If you call this euphoria then you must not have been around in the summer of 1987 or the early spring of 2000.
Anyone who went through 2008, had monies in the market, and *SURVIVED* and thrived should realize if they survived that, they can handle the next downturn. The lesson from 2008 was no matter how bad it got (and it got really bad), the ones who lost were the ones who panicked, sold, locked in their losses, and then were too afraid to get back in the market.
Those who stayed the course and kept going did fine and dandy over the next 9 years. That's the reality.

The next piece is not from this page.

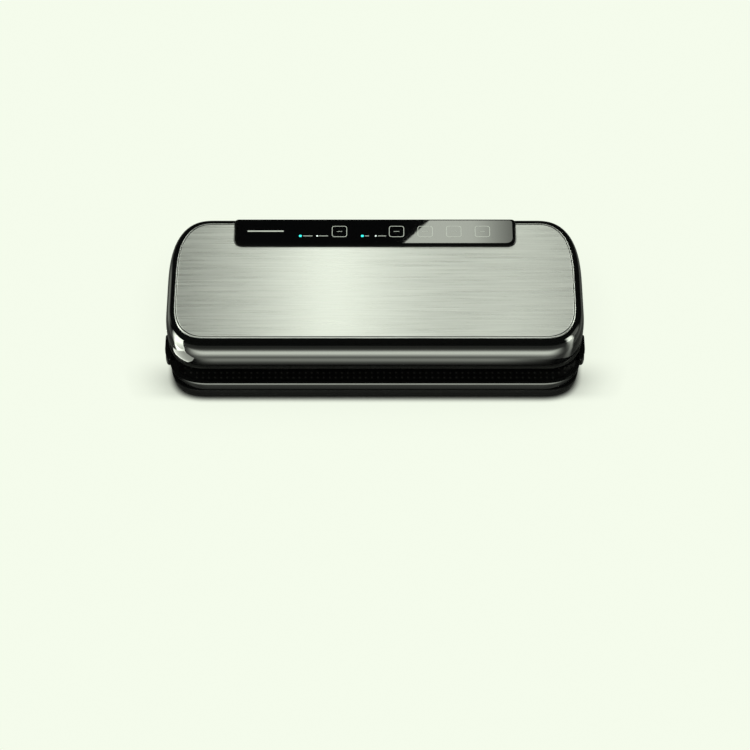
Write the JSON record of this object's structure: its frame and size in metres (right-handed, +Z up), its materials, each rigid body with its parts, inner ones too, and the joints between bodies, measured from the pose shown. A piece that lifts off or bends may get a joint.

This is true, and your point bears repeating, even if our various respective situations, values etc. differ markedly. Unfortunately, every successive crisis of the moment, feels the starkest. Today's headache or skin-irritation feels worse than that broken leg from 10 years ago. The former has receded into memory. The current is poignant and topical. Experience teaches us on an intellectual level, but on an emotional level, the lesson isn't as forthcoming. And thus it will be again, in 2027 or 2049 or whatever, at the next teetering or crash or "decimation" (which really just means a 10% loss).
Those of us who live in the "heartland", had little cognizance of a real-estate bubble. We didn't meet any of the characters in "The Big Short". Our landscapers, barbers and shoe-shine-boys didn't speculate in flipping McMansions. The bustle and excess that caused instabilities, mal-investment and crashes, was for us blindsiding and shocking. So it will likely be, at the next event - its antecedents, unfolding, and eventual resolution. Learn this, study that - and what?
So, yes, of course we stay the course; what else is there to do? But on this cloudy, soggy and unseasonably cold day (as so many others in recent times), how does one stave off that numb feeling of maladroit helplessness?
markets are UP, investors are largely shrugging off higher rates... even though the 10YT went even higher today at 3.02%. Everyone was predicting total doom when the 10YT hit 3% but it seems to be a non-event. Just goes to show that predicting/timing the market is a fools errand.
there is no direct link from rates to housing markets . housing is dependent on the local economy more than anything . the housing bubble was when mortgages were 6-7%
markets are UP, investors are largely shrugging off higher rates... even though the 10YT went even higher today at 3.02%. Everyone was predicting total doom when the 10YT hit 3% but it seems to be a non-event. Just goes to show that predicting/timing the market is a fools errand.
there is no direct link from rates to housing markets . housing is dependent on the local economy more than anything . the housing bubble was when mortgages were 6-7%
Higher interest rates will eventually impact house sales as fewer people will be able to qualify for mortgages.